Tuesday, December 14, 2010

The Zalgo Continuum

Presumably, you have all heard of ZALGO, the 4chan meme (or out-of-control viral marketing test project) who lurks behind the walls has been making the rounds for quite some time. The popularity of internet memes is difficult to attribute, but I will make the argument that this one has survived because it neatly integrates two other long-lived ideas: the cosmic horror and the cosmic schmuck.

Cosmic horror (and its poster-thing, H.P. Lovecraft's posthumous flagship Cthulu) has seen an upshot in popularity lately, perhaps piggybacking on uncertain times or future shock or the generally negative social and political vibes floating around. Whatever the reason, analysts (including Lovecraft himself) generally agree on one thing: cosmic horror derives its power not from the uncanny or from the unknown but from the unknowable. Cosmic horror is a recollectivisation of existential angst: not only are you insignificant (everyone is) and your actions meaningless (everything is), but there are things just beyond your reach that are so utterly alien and incomprehensible that they can destroy your mind just by daring to think about them. Not only that, but even on their much higher scale of existence they too are insignificant and their actions meaningless. Furthermore, cosmic horror is epistemic horror: each of the scholar-protagonists, after great efforts, briefly part the veil of Maya and have a short peek out of Plato's cave, and they quickly realize that everything they ever knew (and everything they ever could know) is wrong. Cosmic horror is, to the individual, what quantum mechanics and relativity were to the entirety of theoretical physics: a fundamental paradigm shift so extreme that it invalidated all bodies of speculation into its domain that had previously existed.

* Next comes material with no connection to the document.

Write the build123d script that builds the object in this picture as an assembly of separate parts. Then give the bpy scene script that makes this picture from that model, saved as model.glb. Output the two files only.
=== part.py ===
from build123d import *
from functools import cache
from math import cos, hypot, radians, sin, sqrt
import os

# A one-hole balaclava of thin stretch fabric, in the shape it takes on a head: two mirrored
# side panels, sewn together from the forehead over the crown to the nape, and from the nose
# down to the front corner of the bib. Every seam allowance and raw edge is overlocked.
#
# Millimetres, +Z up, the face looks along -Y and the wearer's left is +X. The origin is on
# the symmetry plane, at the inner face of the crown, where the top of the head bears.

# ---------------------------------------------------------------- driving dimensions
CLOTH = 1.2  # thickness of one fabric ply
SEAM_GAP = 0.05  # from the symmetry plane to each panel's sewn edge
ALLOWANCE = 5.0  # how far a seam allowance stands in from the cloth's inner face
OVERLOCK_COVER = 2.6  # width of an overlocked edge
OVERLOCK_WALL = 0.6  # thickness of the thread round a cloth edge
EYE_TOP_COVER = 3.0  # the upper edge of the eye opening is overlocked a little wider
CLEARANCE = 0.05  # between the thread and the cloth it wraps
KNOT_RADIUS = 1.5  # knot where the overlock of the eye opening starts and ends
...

On the flipside, you have the cosmic schmuck. This idea, put forth first (as far as I can tell) by Robert Anton Wilson, is a bit more lighthearted. The cosmic schmuck has a completely wrong model of the universe, unknowingly. He doesn't know that his model is wrong because he hasn't tested the parts of it that are wrong. His quality of life may or may not be affected by the way in which his model of the universe is skewed, but he can't determine that because he doesn't know that it's skewed. The cosmic schmuck can become less of a cosmic schmuck by assuming that he is more of a cosmic schmuck than he thinks he is, because the mark of a cosmic schmuck is his unfounded confidence in his own model of reality. While Wilson attends to the aspect of introspective and epistemic terror involved in becoming less of a cosmic schmuck in Cosmic Trigger I, one still gets the general idea that becoming less of a cosmic schmuck is a good idea -- and presumably it was for Wilson, since he survived it with much of his sanity intact and made a pretty penny selling a book based on his experiences in seeking the Real Shit (which he insists is both plural and mutable).

Zalgo, given its origins (or at least the petri dish from which it eventually sprang, after a long incubation period), is firmly grounded in humour. It is more specifically grounded in what Wilson called the 'put-on', and what the internet calls 'trolling'. The creepypasta, taking copious obvious inspiration from cosmic horror and the Lovecraft style, purports to be true, or at least honest. Those who take it seriously (I am not sure there are many cases of this level of fail, Doctor) are prime subjects for ridicule, or at least identifiable as good targets for more put-ons. Those who pick up on it can play along or repeat the gag in another context. But, arguably, this meme has a ha-ha-only-serious nature embedded in the subtext. Cosmic horror is here in a far more pure form than that of your standard Lovecraft tie-in, and arguably in even more pure a form than the original works, which were still put forth in bindings marked 'fiction'. The Strange Times are upon us, and it is increasingly difficult to determine whether or not any given thing popping up on the internet is plausible, let alone legitimate. Zalgo reminds us that just beyond our mundane sphere of attention lurks things so alien that we cannot imagine them, and that even our most cherished icons of purity are not safe from the unknown and unknowable.